That's true, they do validate whatever he thinks, and they flatter their egos, and make them seem like they are so perfect. The ow in my case, left messages on his secret cell phone that I was able to from another cell phone figure out his passcode, and listen to and record at least ten messages ow sent to him. They were all either playing on his protective instinct by acting as though people in her neighborhood who were just walking down the street, were up to something and she needed my H to come and check them out, or telling him that she was so proud of how hard he works, and on his off day when he was working at a friends house she would leave him a message about working in the hot sun, and how much she appreciated it, which is weird, because she never saw a dime of his paycheck.

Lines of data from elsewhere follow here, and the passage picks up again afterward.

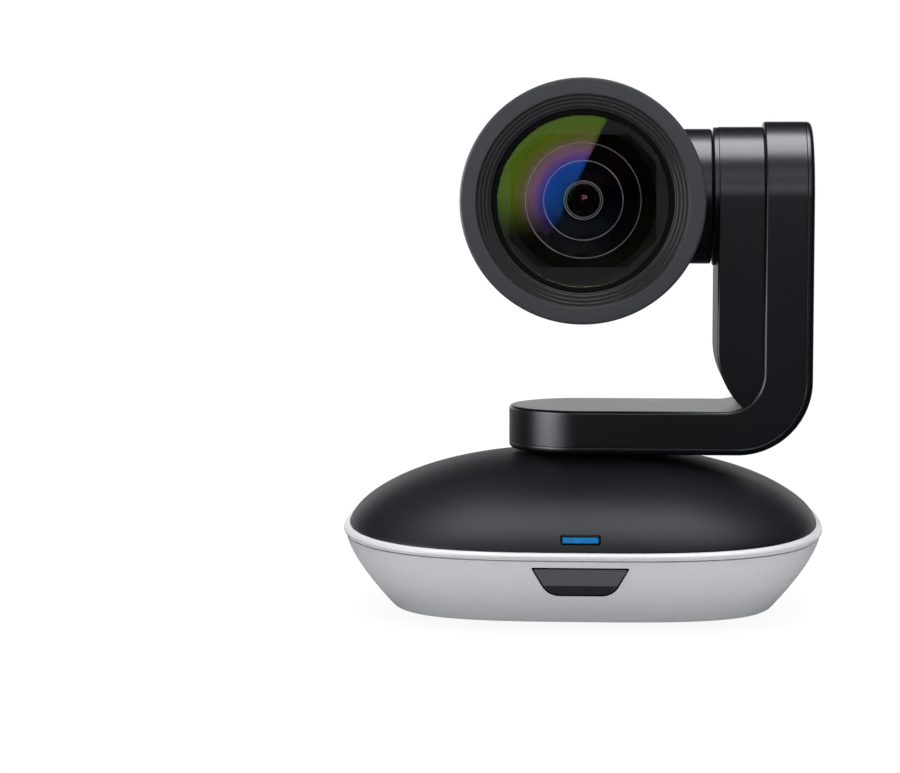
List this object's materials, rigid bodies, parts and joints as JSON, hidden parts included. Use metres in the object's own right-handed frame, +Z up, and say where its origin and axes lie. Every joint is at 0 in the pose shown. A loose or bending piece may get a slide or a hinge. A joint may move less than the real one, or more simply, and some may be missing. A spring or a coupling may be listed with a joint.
{
  "type": "ptz camera",
  "caption": "Motorised pan-tilt-zoom conference camera: a round lens head tilts on an L-shaped arm that swivels on a low domed base with a silver lower shell.",
  "frame": {"origin": "where the pan axis meets the surface that the camera stands on, which is the centre of the base's underside", "axes": "+Z up, -Y is the way the lens looks at rest, +X towards the arm's upright"},
  "size_m": [0.1444, 0.13, 0.1597],
  "materials": {
    "silver_plastic": "fine metallic silver paint, satin",
    "black_plastic": "satin, very fine grain",
    "dark_plastic": "matte",
    "ring_plastic": "satin charcoal",
    "matte_black": "flat black",
    "rubber": "matte",
    "cable_jacket": "matte",
    "steel": "brushed",
    "brass": "turned",
    "circuit_board": "solder mask",
    "nylon": "moulded",
    "led_lens": "lit blue",
    "infrared_window": "smoked, glossy",
    "front_window": "coated, clear",
    "coated_lens": "coated",
    "magnet": "nickel",
    "silicon": "glossy"
  },
  "bodies": {
    "base": {"base_lower_shell": "silver_plastic", "rim_trim": "silver_plastic", "base_top_cover": "black_plastic", "bottom_plate": "dark_plastic", "rubber_feet": "rubber", "base_screws": "steel", "tripod_insert": "brass", "ballast_plate": "steel", "lower_standoffs": "brass", "main_board": "circuit_board", "chassis_posts": "brass", "pan_chassis": "steel", "chassis_screws": "steel", "pan_bush": "brass", "thrust_washer": "nylon", "pan_motor": "steel", "led_bezel": "black_plastic", "led_light_pipe": "led_lens", "led_board": "circuit_board", "ir_window": "infrared_window", "ir_receiver": "dark_plastic", "port_tray": "dark_plastic", "power_jack": "dark_plastic", "usb_port": "steel"},
    "pan_pinion": {"pan_pinion": "brass"},
    "arm": {"arm_shell": "black_plastic", "arm_cover": "black_plastic", "arm_inner_cover": "black_plastic", "pan_spindle": "steel", "pan_gear": "nylon", "spindle_clip": "steel", "spindle_screws": "steel", "tilt_bush": "brass", "tilt_motor": "steel", "arm_harness": "cable_jacket"},
    "tilt_pinion": {"tilt_pinion": "brass"},
    "head": {"front_ring": "ring_plastic", "front_glass": "front_window", "glass_gasket": "matte_black", "lens_mask": "matte_black", "front_lens": "coated_lens", "lens_retainer": "dark_plastic", "lens_barrel": "dark_plastic", "barrel_baffle": "matte_black", "iris_cell": "dark_plastic", "guide_rods": "steel", "focus_magnets": "magnet", "sensor_board": "circuit_board", "image_sensor": "silicon", "head_front_shell": "black_plastic", "head_rear_shell": "black_plastic", "head_screws": "steel", "head_frame": "steel", "tilt_hub": "black_plastic", "tilt_shaft": "steel", "hub_screws": "steel", "tilt_gear": "nylon", "shaft_clip": "steel"},
    "zoom_group": {"zoom_group": "dark_plastic"},
    "focus_group": {"focus_group": "dark_plastic"}
  },
  "joints": [
    {"name": "pan", "type": "hinge", "parent": "base", "child": "arm", "pos_m": [0, 0, 0.04], "axis": [0, 0, 1], "range_deg": [-130, 130]},
    {"name": "tilt", "type": "hinge", "parent": "arm", "child": "head", "pos_m": [0.045, 0, 0.1245], "axis": [-1, 0, 0], "range_deg": [-40, 90]},
    {"name": "pan_pinion_spin", "type": "hinge", "parent": "base", "child": "pan_pinion", "pos_m": [-0.0294, 0, 0.038], "axis": [0, 0, 1], "range_deg": [-790, 790]},
    {"name": "tilt_pinion_spin", "type": "hinge", "parent": "arm", "child": "tilt_pinion", "pos_m": [0.058, 0, 0.1014], "axis": [-1, 0, 0], "range_deg": [-420, 420]},
    {"name": "zoom_slide", "type": "slide", "parent": "head", "child": "zoom_group", "axis": [0, 1, 0], "range_m": [0, 0.012]},
    {"name": "focus_slide", "type": "slide", "parent": "head", "child": "focus_group", "axis": [0, 1, 0], "range_m": [-0.0025, 0.003]}
  ],
  "couplings": [
    {"joint": "pan_pinion_spin", "follows": "pan", "ratio": -6},
    {"joint": "tilt_pinion_spin", "follows": "tilt", "ratio": -4.5}
  ]
}
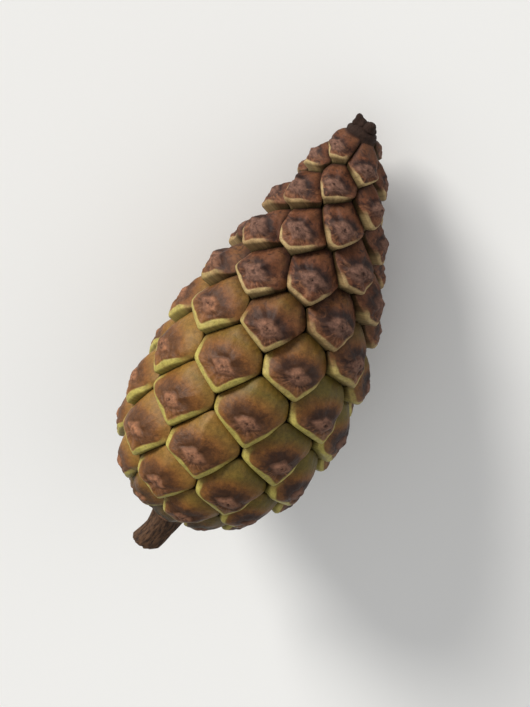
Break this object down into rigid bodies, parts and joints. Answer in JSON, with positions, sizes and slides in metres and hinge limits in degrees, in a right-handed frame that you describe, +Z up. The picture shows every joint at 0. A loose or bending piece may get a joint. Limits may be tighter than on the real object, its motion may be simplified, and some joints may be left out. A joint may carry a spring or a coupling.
{
  "type": "pine cone",
  "caption": "Closed, unripe green-brown pine cone with tight spiral scales on a short broken stalk, lying on its side as picked.",
  "frame": {"origin": "on the surface that the cone lies on, under the middle of its bounding box", "axes": "+X from the stalk towards the tip, level; +Z up; the cone lies on its side"},
  "size_m": [0.0474, 0.0204, 0.0207],
  "materials": {
    "stalk": "rough bark, matte",
    "lower_scale": "waxy, satin, yellow-green with brown bosses",
    "belly_scale": "waxy, satin, olive green to purple-brown with pale edges",
    "upper_scale": "satin, reddish brown with pale edges",
    "tip_scale": "dry, reddish brown with pale edges"
  },
  "bodies": {
    "root": {"stalk_axis": "stalk", "base_scales": "lower_scale", "scale_01": "lower_scale", "scale_02": "lower_scale", "scale_03": "lower_scale", "scale_04": "lower_scale", "scale_05": "lower_scale", "scale_06": "lower_scale", "scale_07": "lower_scale", "scale_08": "lower_scale", "scale_09": "lower_scale", "scale_10": "lower_scale", "scale_11": "lower_scale", "scale_12": "lower_scale", "scale_13": "lower_scale", "scale_14": "lower_scale", "scale_15": "lower_scale", "scale_16": "lower_scale", "scale_17": "belly_scale", "scale_18": "belly_scale", "scale_19": "belly_scale", "scale_20": "belly_scale", "scale_21": "belly_scale", "scale_22": "belly_scale", "scale_23": "belly_scale", "scale_24": "belly_scale", "scale_25": "belly_scale", "scale_26": "belly_scale", "scale_27": "belly_scale", "scale_28": "belly_scale", "scale_29": "belly_scale", "scale_30": "belly_scale", "scale_31": "belly_scale", "scale_32": "belly_scale", "scale_33": "belly_scale", "scale_34": "belly_scale", "scale_35": "belly_scale", "scale_36": "belly_scale", "scale_37": "upper_scale", "scale_38": "upper_scale", "scale_39": "upper_scale", "scale_40": "upper_scale", "scale_41": "upper_scale", "scale_42": "upper_scale", "scale_43": "upper_scale", "scale_44": "upper_scale", "scale_45": "upper_scale", "scale_46": "upper_scale", "scale_47": "upper_scale", "scale_48": "upper_scale", "scale_49": "upper_scale", "scale_50": "upper_scale", "scale_51": "upper_scale", "scale_52": "upper_scale", "scale_53": "upper_scale", "scale_54": "upper_scale", "scale_55": "upper_scale", "scale_56": "upper_scale", "tip_scales": "tip_scale"}
  },
  "joints": []
}
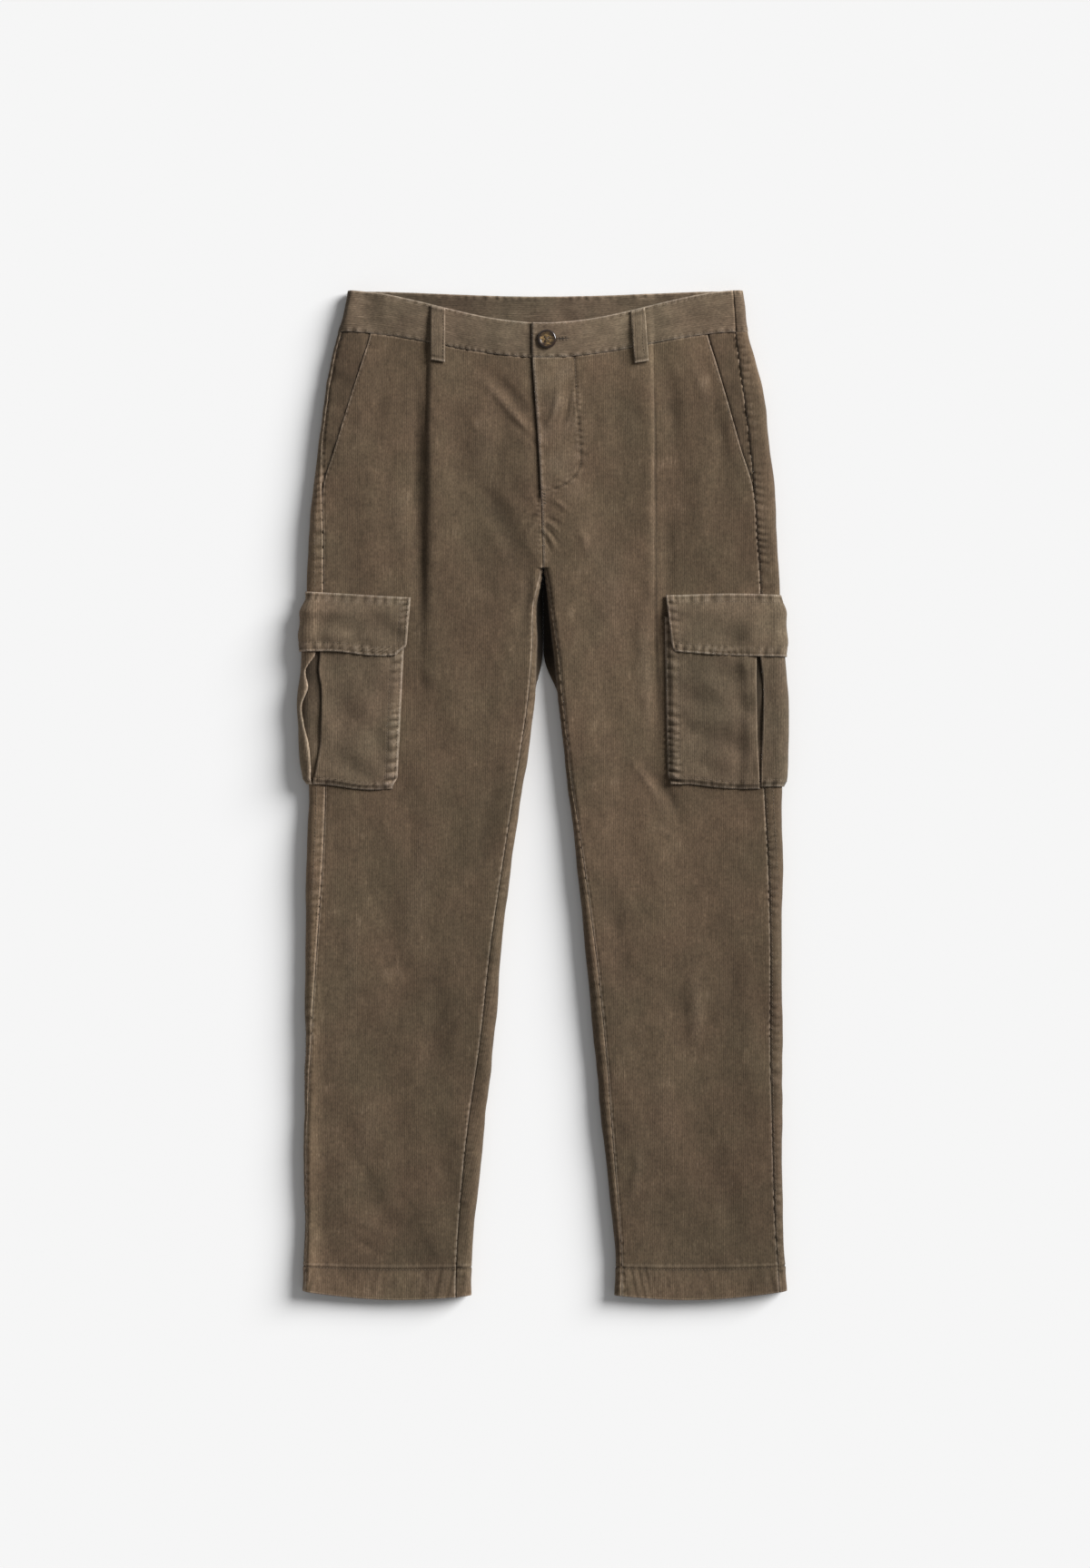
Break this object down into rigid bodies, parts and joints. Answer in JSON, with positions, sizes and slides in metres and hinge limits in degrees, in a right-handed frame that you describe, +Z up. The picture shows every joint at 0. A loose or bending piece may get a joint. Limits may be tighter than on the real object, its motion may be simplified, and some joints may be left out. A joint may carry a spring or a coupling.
{
  "type": "corduroy trousers",
  "caption": "Laid-flat corduroy cargo trousers with pleated front, buttoned waistband with belt loops, slash pockets and flapped bellows pockets on the legs.",
  "frame": {"origin": "centre of the underside's bounding box, on the surface that the trousers lie on", "axes": "+Y from the hems to the waist, +Z up from the surface out of the front, +X to the viewer's right when the front faces up"},
  "size_m": [0.5129, 1.0533, 0.0259],
  "materials": {
    "corduroy": "fine-wale cotton corduroy, olive brown, worn lighter at seams and edges",
    "zip_tape": "woven zip tape with closed teeth, dark brown",
    "horn": "polished horn effect, dark brown with amber streaks"
  },
  "bodies": {
    "root": {"front_left": "corduroy", "back_left": "corduroy", "pocket_facing_left": "corduroy", "waistband_front_left": "corduroy", "pocket_left_front": "corduroy", "pocket_left_side": "corduroy", "pocket_left_pleat": "corduroy", "flap_left": "corduroy", "front_right": "corduroy", "back_right": "corduroy", "pocket_facing_right": "corduroy", "waistband_front_right": "corduroy", "pocket_right_front": "corduroy", "pocket_right_side": "corduroy", "pocket_right_pleat": "corduroy", "flap_right": "corduroy", "waistband_back": "corduroy", "belt_loop_front_left": "corduroy", "belt_loop_front_right": "corduroy", "belt_loop_back_left": "corduroy", "belt_loop_back_centre": "corduroy", "belt_loop_back_right": "corduroy", "fly_shield": "corduroy", "zip": "zip_tape", "button": "horn"}
  },
  "joints": []
}
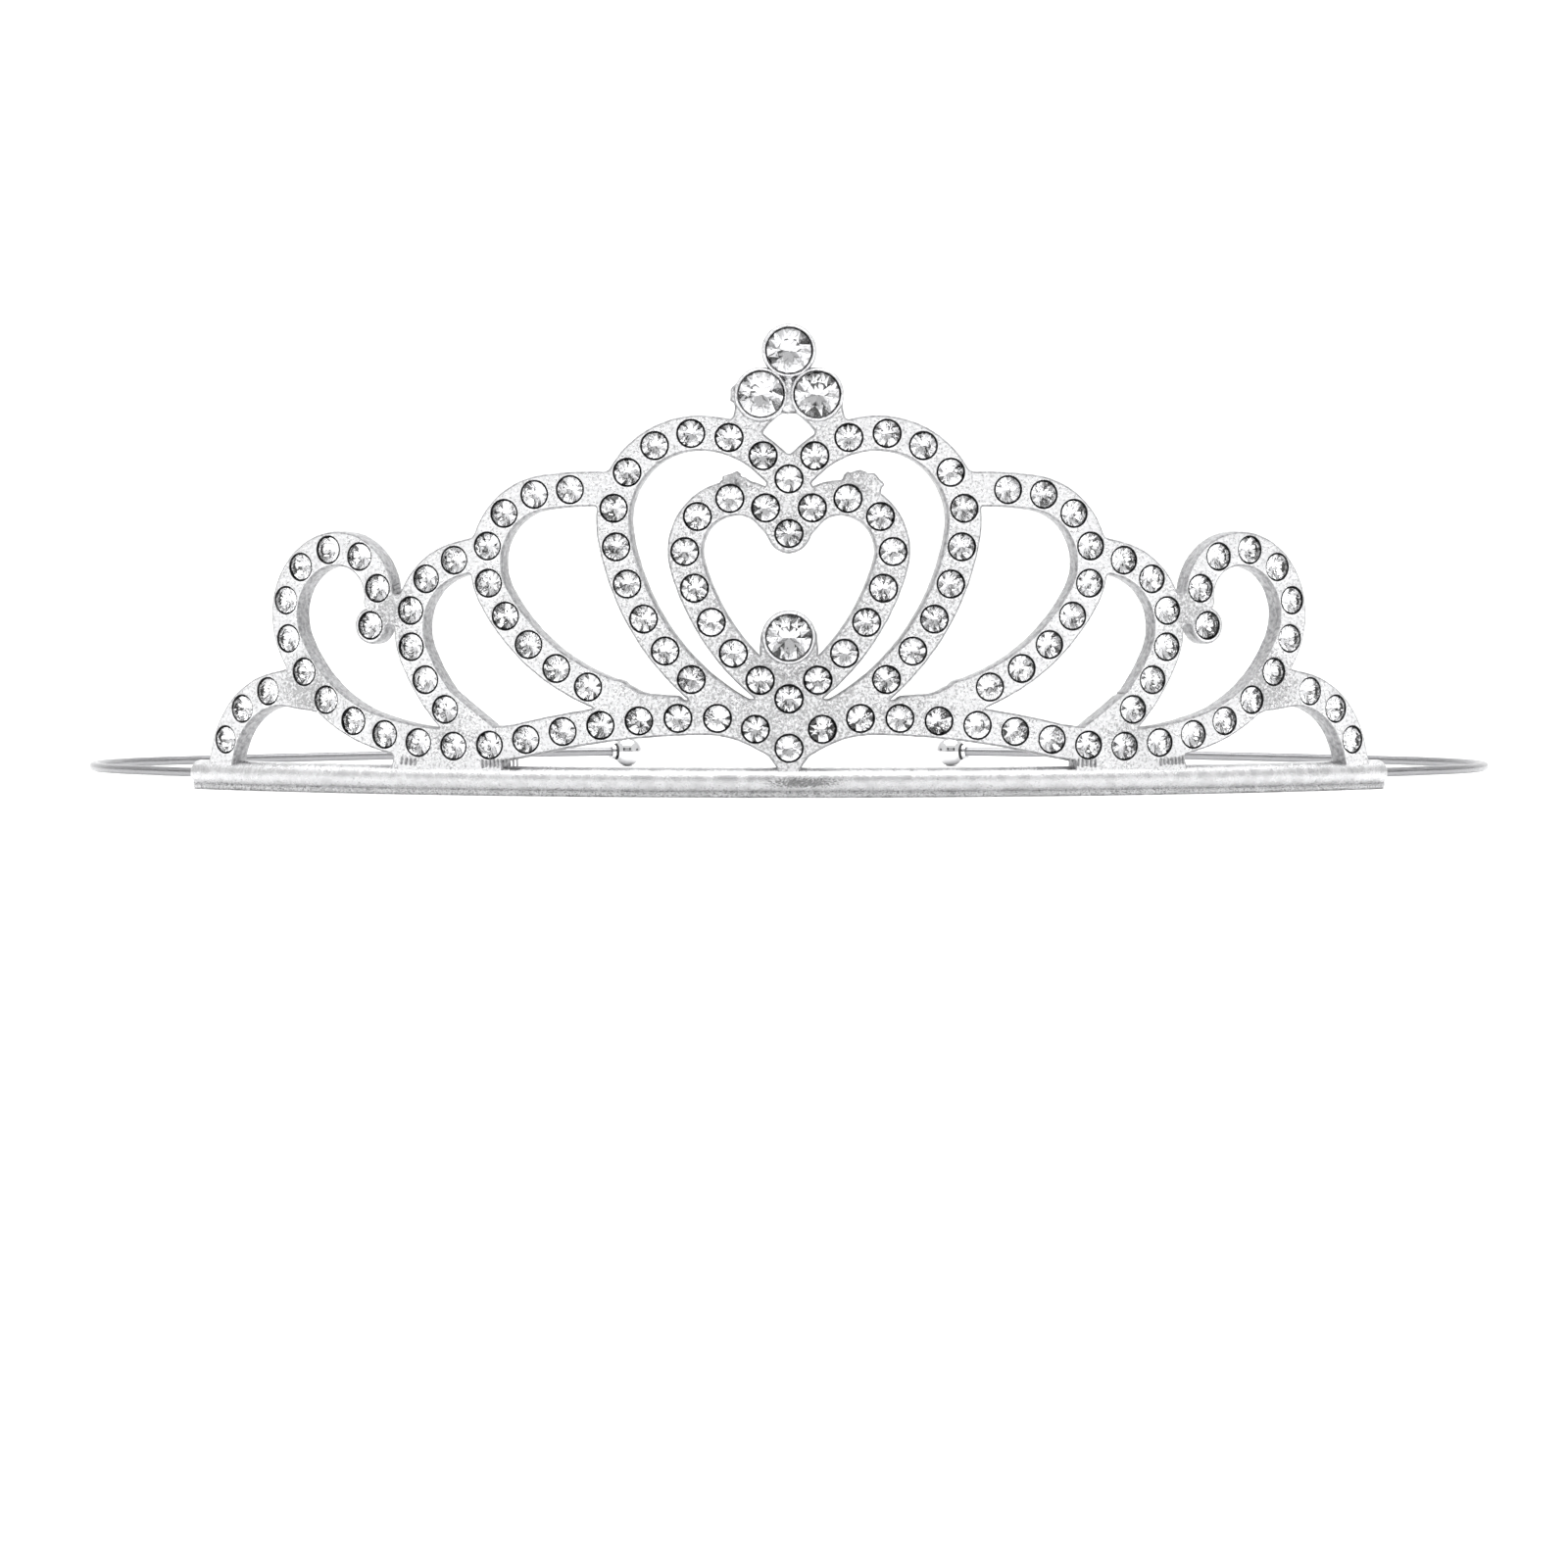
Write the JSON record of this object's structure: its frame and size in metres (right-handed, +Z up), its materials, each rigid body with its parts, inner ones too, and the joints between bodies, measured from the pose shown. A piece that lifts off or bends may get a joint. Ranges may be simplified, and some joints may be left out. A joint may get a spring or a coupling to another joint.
{
  "type": "crown headband",
  "caption": "Pierced silver crown with a central heart and scrolls, set with round clear stones, standing on a slim bar whose sprung wire runs round the head to two ball tips.",
  "frame": {"origin": "bottom centre of the part, level with the underside of the bar's lip and of both ball tips", "axes": "+Z up through the crown, -Y out of the forehead (the crown's face), +Y towards the open ends of the wire at the back of the head, X across the head, the left-right middle at x = 0"},
  "size_m": [0.1516, 0.1018, 0.0477],
  "materials": {
    "silver_plate": "bright silver plate over a fine-grained zinc casting",
    "spring_steel": "polished wire",
    "ball_chrome": "mirror polish",
    "crystal": "cut glass, foil-backed"
  },
  "bodies": {
    "root": {"crown_frame": "silver_plate", "headband_wire": "spring_steel", "ball_end_left": "ball_chrome", "ball_end_right": "ball_chrome", "apex_stone": "crystal", "crest_stone_left": "crystal", "crest_stone_right": "crystal", "heart_stone": "crystal", "arch_cusp_stone": "crystal", "heart_cusp_stone": "crystal", "heart_point_stone": "crystal", "rail_point_stone": "crystal", "great_arch_stones_left": "crystal", "great_arch_stones_right": "crystal", "heart_stones_left": "crystal", "heart_stones_right": "crystal", "second_arch_stones_left": "crystal", "second_arch_stones_right": "crystal", "third_arch_stones_left": "crystal", "third_arch_stones_right": "crystal", "rail_stones_left": "crystal", "rail_stones_right": "crystal", "scroll_stones_left": "crystal", "scroll_stones_right": "crystal", "foot_stones_left": "crystal", "foot_stones_right": "crystal"}
  },
  "joints": []
}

I just don't think they think clearly enough to see how ridiculous they are being and how manipulative the ow are. She is D, and my H said her H was cheating on her, and my H said her H wants her back. My H said that I was manipulative, and later he also said even ow was. So, maybe his eyes are beginning to open. The other day I came across my tape player with those messages on it, and I had not listened to any of them since last Sept. and it made me feel sick to my stomach to hear that things voice. I need to put that tape in my safety deposit box I opened to put evidence and extra cash in, should I need it. I am glad Mike can tell us a man's side of this, it does help, don't you think?
I hope you can fill your H's mind and heart with lots of good things to think of while he is gone, and don't forget to send him goody boxes to share with the other guys. And lots of stuff from the kids, and the really sexy photo of you
P.S. Mike, if you can think of anything that we as W's can do to help our H's see us not as the enemy, but as their friend who does care for them, tell us.